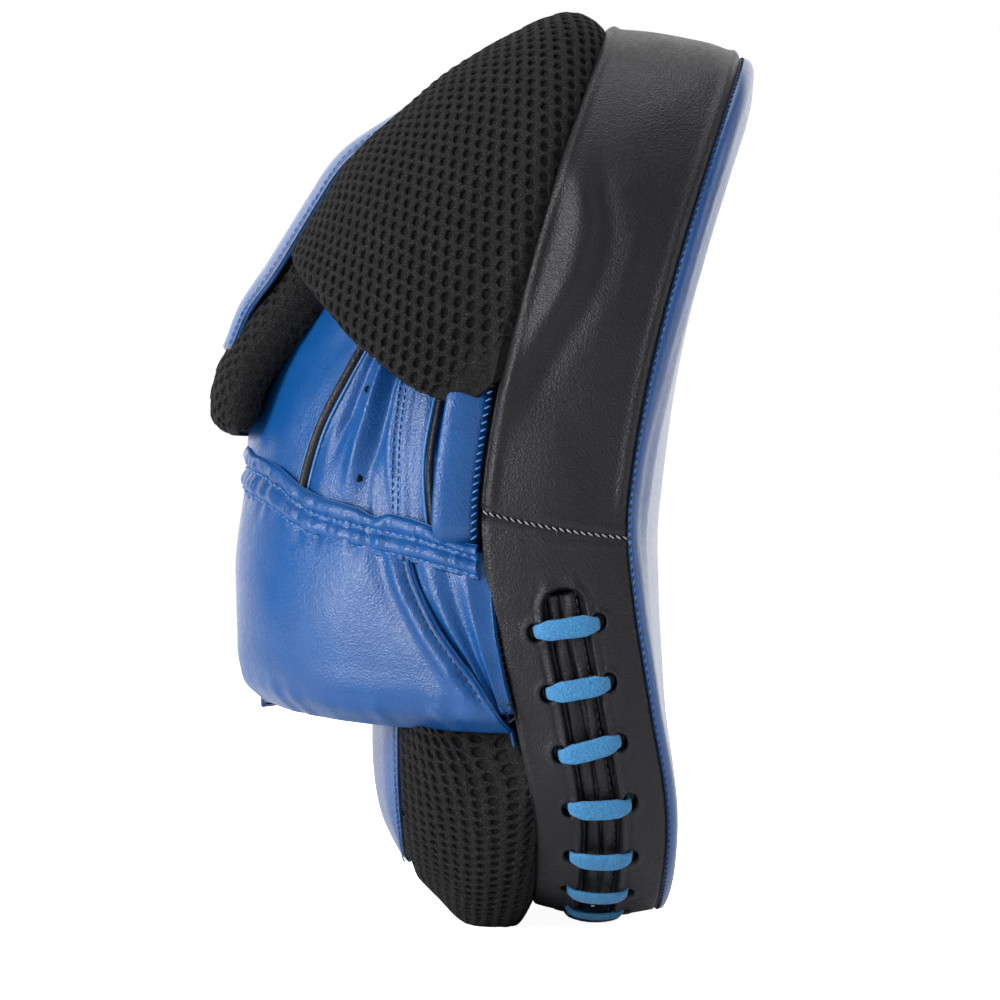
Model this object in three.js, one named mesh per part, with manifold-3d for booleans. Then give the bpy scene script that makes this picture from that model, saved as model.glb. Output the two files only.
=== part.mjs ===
// Curved focus mitt (hook-and-jab pad) worn on the hand.
// Frame: millimetres, +X out of the striking face, +Z towards the fingertips,
// -Y the thumb side; the origin is the bottom centre of the bounding box.
import * as THREE from 'three';
import Module from 'manifold-3d';

const wasm = await Module();
wasm.setup();

// ---------------------------------------------------------------- sizes, mm
const BASE_Z = 0.99;           // height of the resting plane in the design frame
const CENTRE_X = 5.92;         // design X is moved by this to centre the box
const PAD_HALF = 21;           // half of the side band's width
const BAND_THICK = 1.8;
const BAND_BULGE = 2.5;        // how far the band swells between its two seams
const SEAM_GAP = 0.7;          // clearance between sewn layers
const LEATHER = 1.6;
const MESH_THICK = 3.0;        // spacer mesh
const FOAM_INSET = 4.2;
const BACK_PUFF = 11;          // swell of the palm side between cuff and hood
const BACK_CALM = 2.5;         // swell under the hood and under the heel cushion
const BACK_INSET = 8;
const SEAM_Z = 121;            // height of the seam across the side band
const SLIT_HALF = 5.5;
const SLIT_TOP = 103.5;        // height of the arch of the laced slit
const EYE_D = 9.2;             // eyelet centre line either side of the slit
const LACE_W = 5.8;
const LACE_T = 1.4;
const LACE_TOP = 92.6;         // height of the highest crossing
const LACE_COUNT = 18;
const HOOD_PIVOT = [0, 158, 7];
const HOOD_W = 95;
const HOOD_CENTRE = 40;        // half width of the blue centre panel
const TONGUE_THICK = 13;
const HEEL_PIVOT = [-4, 112, 15];
const HEEL_W = 72;
const CUFF_BACK = -76.5;       // reference line of the cuff at its back
const FLAP_ROOT = 0.3;         // share of the way round the cuff where the flap is sewn
const FLAP_END = 0.68;

const BLUE = 0x3273be;
const BLUE_DARK = 0x1f559c;
const BLACK = 0x323037;
const MESH_BLACK = 0x2b2b2e;
const LACE_BLUE = 0x53a5de;
const FOAM = 0x3c3f45;
const LINING = 0x222226;

const group = new THREE.Group();
group.name = 'focus_mitt';

// ---------------------------------------------------------------- helpers
const V = (x, y, z) => new THREE.Vector3(x, y, z);
const mix = (a, b, t) => a + (b - a) * t;
const clamp = (t) => Math.min(1, Math.max(0, t));
const smooth = (a, b, x) => {
  const t = clamp((x - a) / (b - a));
  return t * t * (3 - 2 * t);
};

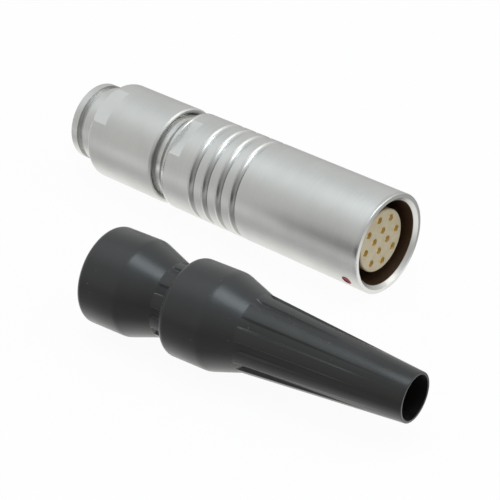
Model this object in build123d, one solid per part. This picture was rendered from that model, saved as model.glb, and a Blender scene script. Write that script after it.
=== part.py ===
from build123d import *

import os

# A circular in-line socket connector, with its bend-relief boot lying beside it.
# The connector's axis is X: the mating mouth faces +X, the cable enters from -X, and the origin
# is the middle of the mouth. It lies on a surface below it, with +Z up. Millimetres throughout.
# Turns about X are counted from +Y towards +Z.

# Twelve socket contacts in two rings: everything round them is sized outwards from here.
OUTER_COUNT = 8
OUTER_RING_RADIUS = 3.73
INNER_COUNT = 4
INNER_RING_RADIUS = 1.64
CONTACT_SETBACK = 0.5
CONTACT_RADIUS = 0.54
CONTACT_BORE_RADIUS = 0.36
CONTACT_BORE_DEPTH = 7.0
CONTACT_LEAD = 0.1
SLIT_WIDTH = 0.14
SLIT_LENGTH = 4.0
CONTACT_COLLAR_RADIUS = 0.75
CONTACT_COLLAR_LENGTH = 1.0
SHANK_RADIUS = 0.5
CUP_RADIUS = 0.65
CUP_BORE_RADIUS = 0.45
CUP_LENGTH = 4.0
CUP_BORE_DEPTH = 3.2
CUP_OPENING = 2.6

# Steps outwards: insulator rim, ring gap for the plug, walls.
TOWER_RIM = 1.3
PLUG_GAP = 1.72
MOUTH_WALL = 1.25
WEB_STEP = 0.57
CROWN_STEP = 0.8
TOWER_RADIUS = OUTER_RING_RADIUS + TOWER_RIM
INSERT_BORE_RADIUS = TOWER_RADIUS + WEB_STEP
CROWN_BORE_RADIUS = INSERT_BORE_RADIUS + CROWN_STEP
MOUTH_BORE_RADIUS = TOWER_RADIUS + PLUG_GAP
SHELL_RADIUS = MOUTH_BORE_RADIUS + MOUTH_WALL

# Outer shell: one turned and plated tube.
SHELL_LENGTH = 38.35
MOUTH_EDGE = 0.25
MOUTH_CHAMFER = 0.55
SOCKET_DEPTH = 12.5
WEB_THICKNESS = 1.0
CROWN_SEAT_DEPTH = 20.0

# Catch groove and keyway inside the mouth.
CATCH_DEPTH = 6.4
CATCH_WIDTH = 1.8
CATCH_CUT = 0.4
CATCH_SLOPE = 0.35
KEY_TURN = 210.4
KEY_WIDTH = 1.1
KEY_CUT = 0.45
KEY_LENGTH = 10.0
MARK_RADIUS = 0.72
MARK_SETBACK = 2.45
MARK_RECESS = 0.3

# Four turned finger grooves and the spanner flats.
GROOVE_COUNT = 4
GROOVE_PITCH = 2.8
GROOVE_WIDTH = 1.35
GROOVE_CUT = 0.45
FIRST_GROOVE = 24.15
FLAT_CUT = 0.75
SHELL_FLAT_LENGTH = 2.25
EDGE_BREAK = 0.12

# Insulator: a front tower with the collar, and a rear disc that traps the contacts.
TOWER_SETBACK = 1.5
TOWER_CHAMFER = 0.15
COLLAR_LENGTH = 2.0
REAR_DISC_LENGTH = 3.5
KEYBAR_WIDTH = 1.0
KEYBAR_DEPTH = 0.5

# Retaining ring and earthing crown behind the insulator.
RETAINER_LENGTH = 1.0
RETAINER_GAP = 1.1
CROWN_LENGTH = 6.0
CROWN_BAND_LENGTH = 2.0
CROWN_WALL = 0.3
CROWN_FINGERS = 8
CROWN_SLOT_WIDTH = 0.9

# Inner body: screws into the shell, and carries the nut on its rear neck.
FLANGE_THICKNESS = 0.6
RELIEF_CUT = 0.52
RELIEF_LENGTH = 1.15
NECK_LENGTH = 5.4
NECK_CHAMFER = 0.4

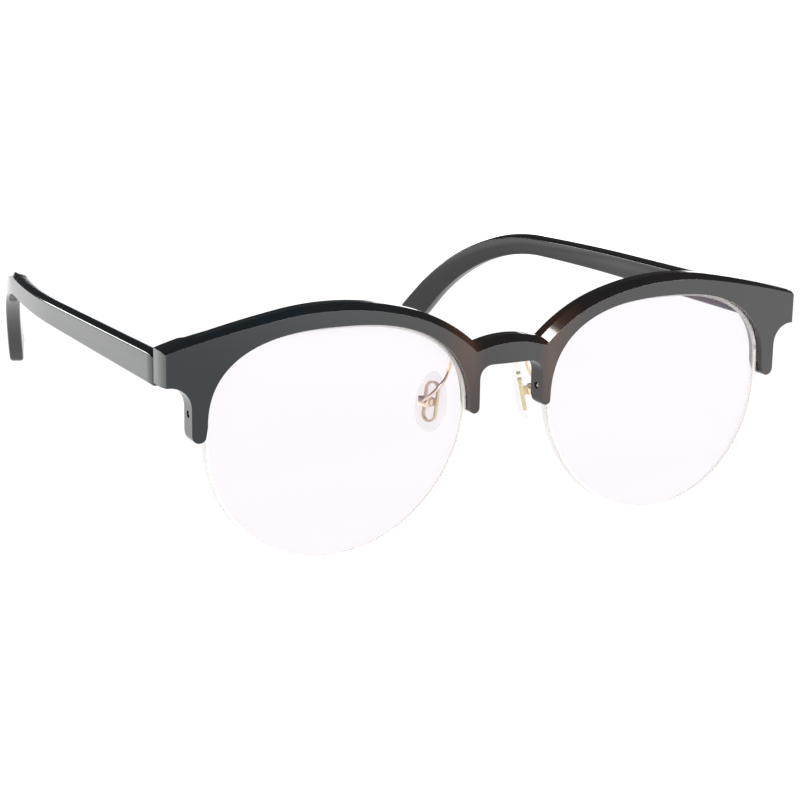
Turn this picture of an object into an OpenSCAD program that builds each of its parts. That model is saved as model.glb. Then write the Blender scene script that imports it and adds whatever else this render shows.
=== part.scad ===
= = =
Select every line of the material above holding the word "model" and copy it.

Model this object in three.js, one named mesh per part, with manifold-3d for booleans. Then give the bpy scene script that makes this picture from that model, saved as model.glb. Output the two files only.
Model this object in build123d, one solid per part. This picture was rendered from that model, saved as model.glb, and a Blender scene script. Write that script after it.
Turn this picture of an object into an OpenSCAD program that builds each of its parts. That model is saved as model.glb. Then write the Blender scene script that imports it and adds whatever else this render shows.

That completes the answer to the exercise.